— Start —

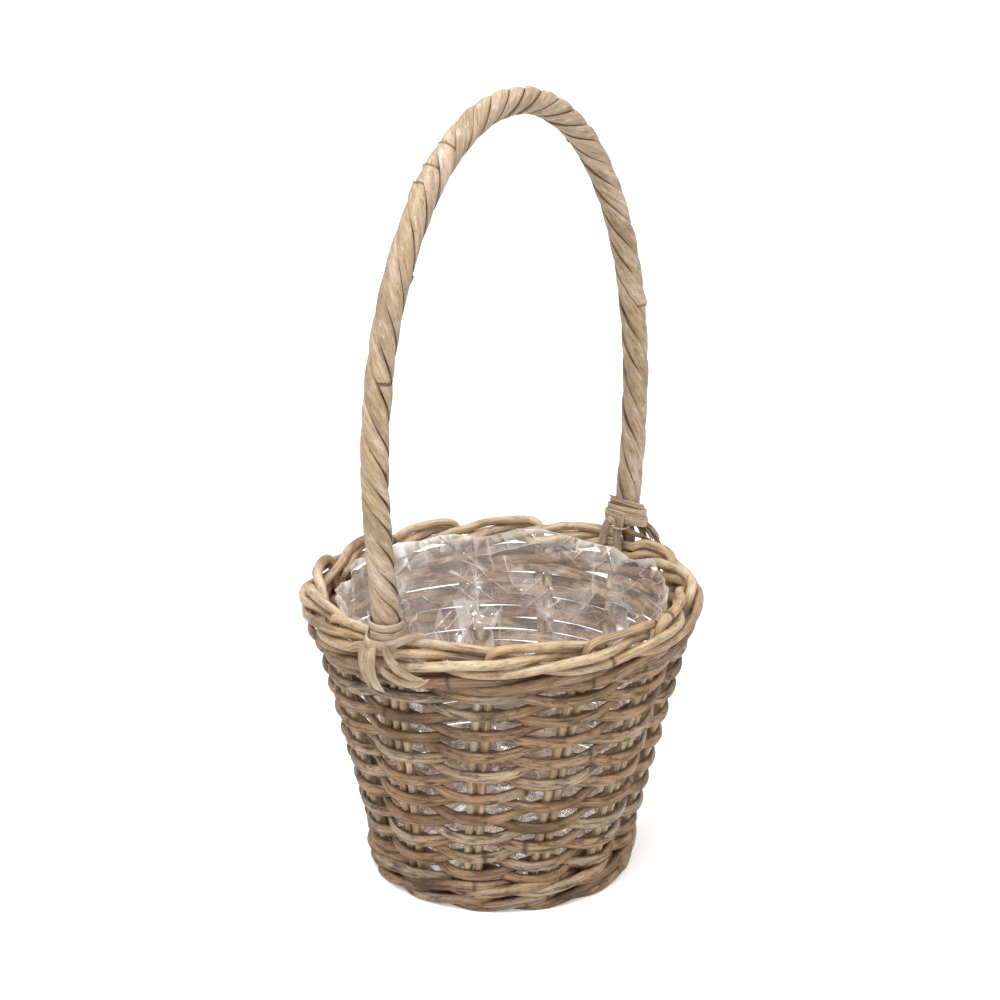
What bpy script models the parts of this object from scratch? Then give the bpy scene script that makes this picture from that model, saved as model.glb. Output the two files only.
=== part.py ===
"""Round rattan basket with a tall wrapped hoop handle and a clear film liner.

Metres, +Z up. The origin is the middle of the base on the ground, and the handle's two feet stand
towards -X and +X. Thirteen pairs of stakes carry the wall. One rod of each pair bends over at the
rim and is woven into the border, and the other is cut off below it.
"""

import math

import bmesh
import bpy
from mathutils import Vector
from mathutils.geometry import interpolate_bezier
from mathutils.kdtree import KDTree

# Body: the line that the middles of the stakes stand on
BODY_HEIGHT = 0.181
FOOT_RADIUS = 0.0705
SHOULDER_RADIUS = 0.1135
WALL_TWIST = math.radians(9)

# Stakes
STAKES = 13
RISER_PARTS = 4
STAKE_DIAMETER = 0.0053
PAIR_GAP = 0.0004
STAKE_LIFT = 0.0006
FEET_APART_STAKES = 6
FAR_STAKES_SHIFT = math.radians(4.5)
LEG_TO_PAIR = math.radians(2.8)
TAIL_TO_PAIR = math.radians(5.3)

# Clearances between strands that touch on the real basket
CLEARANCE = 0.0004
FIT = 0.0003
EDGE_MARGIN = 0.001

# Border: how far a bent stake lies from the next one, centre to centre
BORDER_PITCH = 0.0057

# Weavers: split cane, crown outwards
WEAVERS = 7
WEAVER_HEIGHT = 0.0061
WEAVER_THICKNESS = 0.003

# Wales: bands of three round strands
WALE_STRANDS = 3
TOP_WALE_DIAMETER = 0.0036
BASE_WALE_DIAMETER = 0.0042
WALE_LEVEL_GAP = 0.001
GROUND_CUT = 0.00042

# Woven base
BASE_STICKS = 6
BASE_STICK_DIAMETER = 0.0046
BASE_STICK_PITCH = 0.0052
BASE_SLACK = 0.0016
BASE_LEVEL = 0.0065
CROSS_REACH = 0.0125
FAN_REACH = 0.0205
BASE_WEAVERS = 2
BASE_TURNS = 2.5
BASE_WEAVE_START = 0.0235
BASE_STRIP_THICKNESS = 0.0022
BASE_STRIP_GAP = 0.0005

# Handle hoop, in its own upright plane: the arch springs above the body's top
HOOP_TOP = 0.4618
HOOP_SPRING_RISE = 0.094
HOOP_SPREAD = 0.003
HOOP_FOOT_INSET = 0.004
HOOP_FOOT_RISE = 0.006
HOOP_CORE_DIAMETER = 0.0094
TAIL_LENGTH = 0.0785
HOOP_POINTS = 34
HOOP_SAMPLES = 30

# Peel strips wound round the hoop
WRAPS = 4
WRAP_TURNS = 6
WRAP_RINGS_A_TURN = 8
WRAP_INNER_RADIUS = 0.0058
WRAP_EDGE_THICKNESS = 0.0016
WRAP_CROWN = 0.0004
WRAP_SEAM = 0.0006
WRAP_START_RISE = 0.0035

# Lashings at the handle's feet
COLLAR_TURNS = 2.4
COLLAR_HEIGHT = 0.0042
COLLAR_THICKNESS = 0.0014
COLLAR_START_RISE = 0.0055
COLLAR_SIDES = 10
STRAP_WIDTH = 0.009
STRAP_THICKNESS = 0.0014

# Film liner
LINER_THICKNESS = 0.0007
LINER_WALL_GAP = 0.0076
LINER_RIM_GAP = 0.0104
LINER_RIPPLE = 0.0012
LINER_FLOOR_GAP = 0.0006
LINER_FLOOR_INSET = 0.0018
LINER_TOP_DROP = 0.006
LINER_EDGE_WAVE = 0.003
LINER_SEGMENTS = 39
LINER_EDGE_WAVES = (5, 8)

# How many border pitches the lowest strand of the border lies below the highest
BORDER_DEPTH = 2.5

# Bent stake along the border: (steps past its own stake, side, drop). One step is the way to the
# next stake, side counts border pitches outwards from the stakes, drop counts them below the top.
BORDER_SHARES = (
    (0.00, 0.00, 0.95),
    (0.05, 0.00, 0.30),
    (0.18, -0.05, 0.00),
    (0.45, -0.35, 0.00),
    (0.70, -0.65, 0.15),
    (0.90, -1.03, 0.55),
    (1.08, -1.05, 0.82),
    (1.20, -0.95, 1.12),
    (1.45, 0.00, 2.00),
    (1.60, 0.35, 2.42),
    (1.82, 1.00, 2.50),
    (2.08, 1.06, 2.44),
    (2.30, 1.15, 2.15),
    (2.50, 1.20, 1.80),
    (2.78, 1.15, 1.40),
    (3.05, 1.04, 1.25),
    (3.25, 0.85, 1.00),
    (3.45, 0.10, 1.02),
    (3.65, -0.60, 1.25),
    (3.88, -1.05, 1.70),
    (4.10, -1.08, 1.92),
)
# Where a handle tail stands just before a stake, the strands reach that stake's side this much
# sooner: shares of a step, before and after.
CROWDED_FROM_SHARE = 0.5
CROWDED_AT_SHARE = 0.9
CROWDED_TO_SHARE = 0.66

# Half-round cane: shares of its thickness, outwards, and of its height, upwards
CANE_SHARES = ((-0.5, -0.5), (0.12, -0.45), (0.5, 0.0), (0.12, 0.45), (-0.5, 0.5))
FLAT_SHARES = ((-0.5, -0.5), (0.5, -0.5), (0.5, 0.5), (-0.5, 0.5))

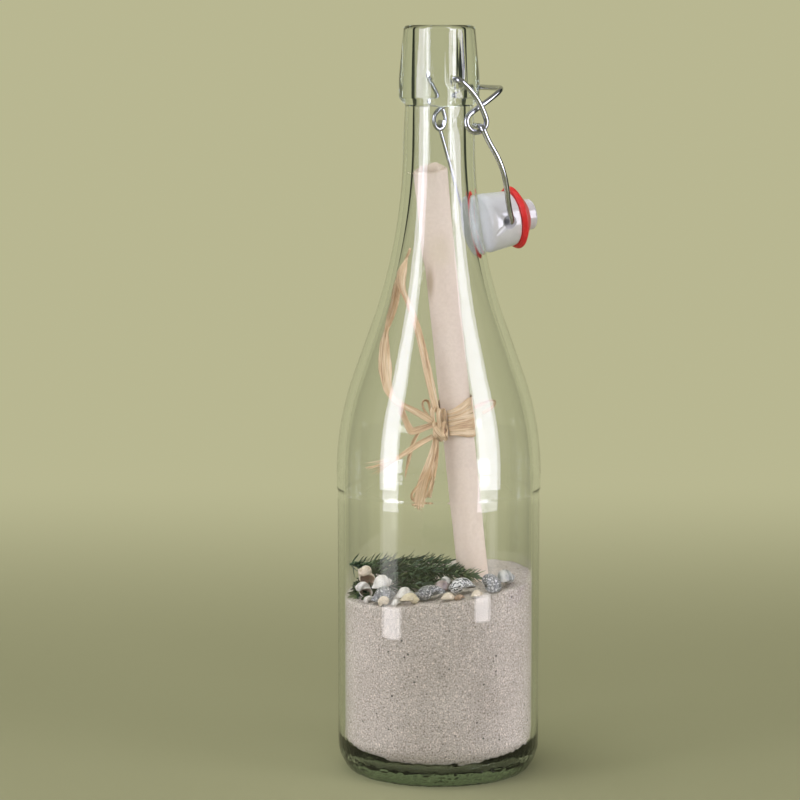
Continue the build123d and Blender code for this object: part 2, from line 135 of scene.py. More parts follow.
def roundedPoints(corners, radii, step=9.0):
    # A polyline with its inner corners rounded.
    spots = [corners[0]]
    for before, corner, after, radius in zip(corners, corners[1:], corners[2:], radii):
        a = (Vector(before) - Vector(corner)).normalized()
        b = (Vector(after) - Vector(corner)).normalized()
        half = acos(max(-1, min(1, a.dot(b)))) / 2
        centre = Vector(corner) + (a + b).normalized() * (radius / sin(half))
        first = Vector(corner) + a * (radius / tan(half)) - centre
        last = Vector(corner) + b * (radius / tan(half)) - centre
        turn = first.angle_signed(last)
        count = max(2, ceil(abs(turn) / radians(step)))
        for i in range(count + 1):
            spot = first.copy()
            spot.rotate(Matrix.Rotation(-turn * i / count, 2))
            spots.append(tuple(centre + spot))
    spots.append(corners[-1])
    return spots


def straightPoints(first, last, step):
    count = max(1, ceil(hypot(last[0] - first[0], last[1] - first[1]) / step))
    return [(first[0] + (last[0] - first[0]) * i / count, first[1] + (last[1] - first[1]) * i / count)
            for i in range(1, count)]


def keyed(keys, share):
    # The value at a share of the way, eased from key to key.
    for (first, low), (last, high) in zip(keys, keys[1:]):
        if share <= last:
            ease = max(0, min(1, (share - first) / max(last - first, 1e-9)))
            return low + (high - low) * ease * ease * (3 - 2 * ease)
    return keys[-1][1]


def shares(keys, size):
    # Keys whose values are shares of a size, as lengths.
    return [(place, size * part) for place, part in keys]


# Material helpers. A socket is given a number, a colour, a vector or another node's output.

def fill(tree, socket, value):
    if isinstance(value, bpy.types.NodeSocket):
        tree.links.new(value, socket)
    elif socket.type == "RGBA":
        socket.default_value = (*value, 1)
    else:
        socket.default_value = value


def addNode(tree, kind, inputs, **settings):
    node = tree.nodes.new("ShaderNode" + kind)
    for key, value in settings.items():
        setattr(node, key, value)
    for key, value in inputs.items():
        fill(tree, node.inputs[key], value)
    return node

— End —

The first line of the records and every line down to the line with "GROUND_CUT = 0.00042" must be quoted exactly; leave out all else.

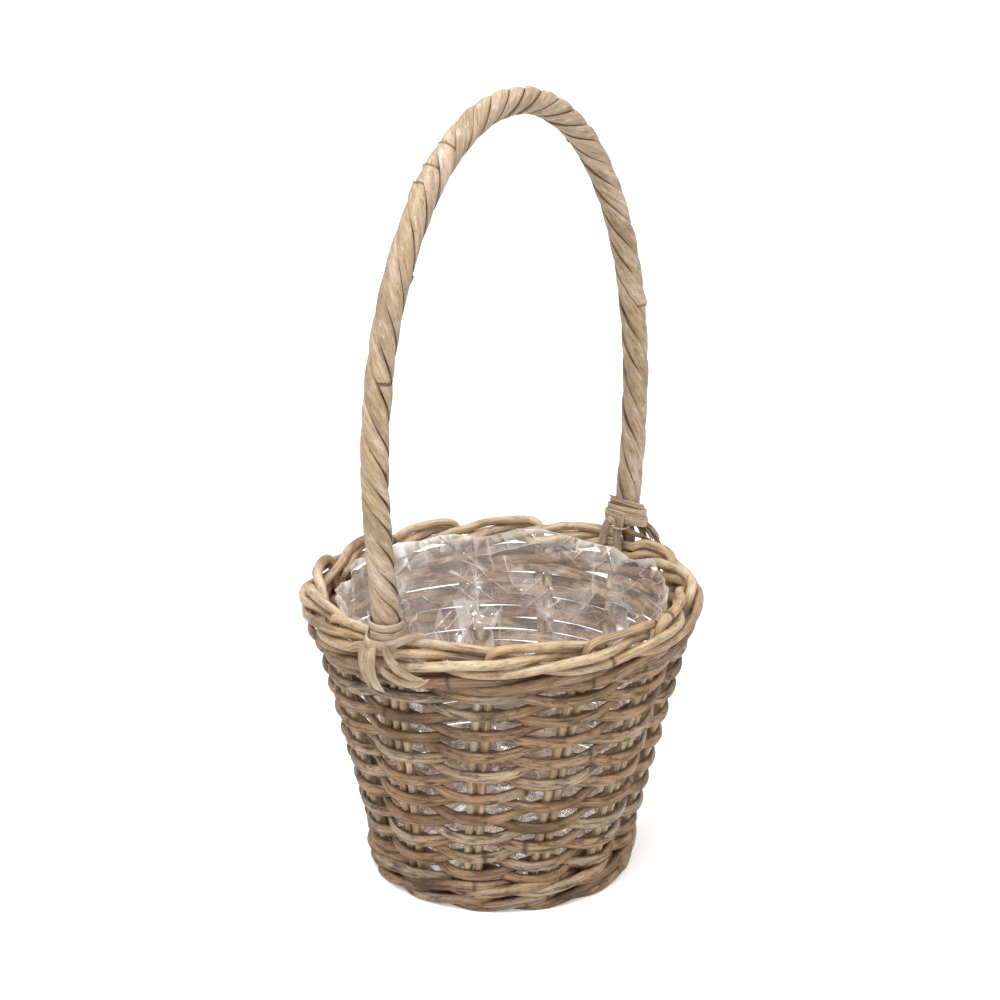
What bpy script models the parts of this object from scratch? Then give the bpy scene script that makes this picture from that model, saved as model.glb. Output the two files only.
=== part.py ===
"""Round rattan basket with a tall wrapped hoop handle and a clear film liner.

Metres, +Z up. The origin is the middle of the base on the ground, and the handle's two feet stand
towards -X and +X. Thirteen pairs of stakes carry the wall. One rod of each pair bends over at the
rim and is woven into the border, and the other is cut off below it.
"""

import math

import bmesh
import bpy
from mathutils import Vector
from mathutils.geometry import interpolate_bezier
from mathutils.kdtree import KDTree

# Body: the line that the middles of the stakes stand on
BODY_HEIGHT = 0.181
FOOT_RADIUS = 0.0705
SHOULDER_RADIUS = 0.1135
WALL_TWIST = math.radians(9)

# Stakes
STAKES = 13
RISER_PARTS = 4
STAKE_DIAMETER = 0.0053
PAIR_GAP = 0.0004
STAKE_LIFT = 0.0006
FEET_APART_STAKES = 6
FAR_STAKES_SHIFT = math.radians(4.5)
LEG_TO_PAIR = math.radians(2.8)
TAIL_TO_PAIR = math.radians(5.3)

# Clearances between strands that touch on the real basket
CLEARANCE = 0.0004
FIT = 0.0003
EDGE_MARGIN = 0.001

# Border: how far a bent stake lies from the next one, centre to centre
BORDER_PITCH = 0.0057

# Weavers: split cane, crown outwards
WEAVERS = 7
WEAVER_HEIGHT = 0.0061
WEAVER_THICKNESS = 0.003

# Wales: bands of three round strands
WALE_STRANDS = 3
TOP_WALE_DIAMETER = 0.0036
BASE_WALE_DIAMETER = 0.0042
WALE_LEVEL_GAP = 0.001
GROUND_CUT = 0.00042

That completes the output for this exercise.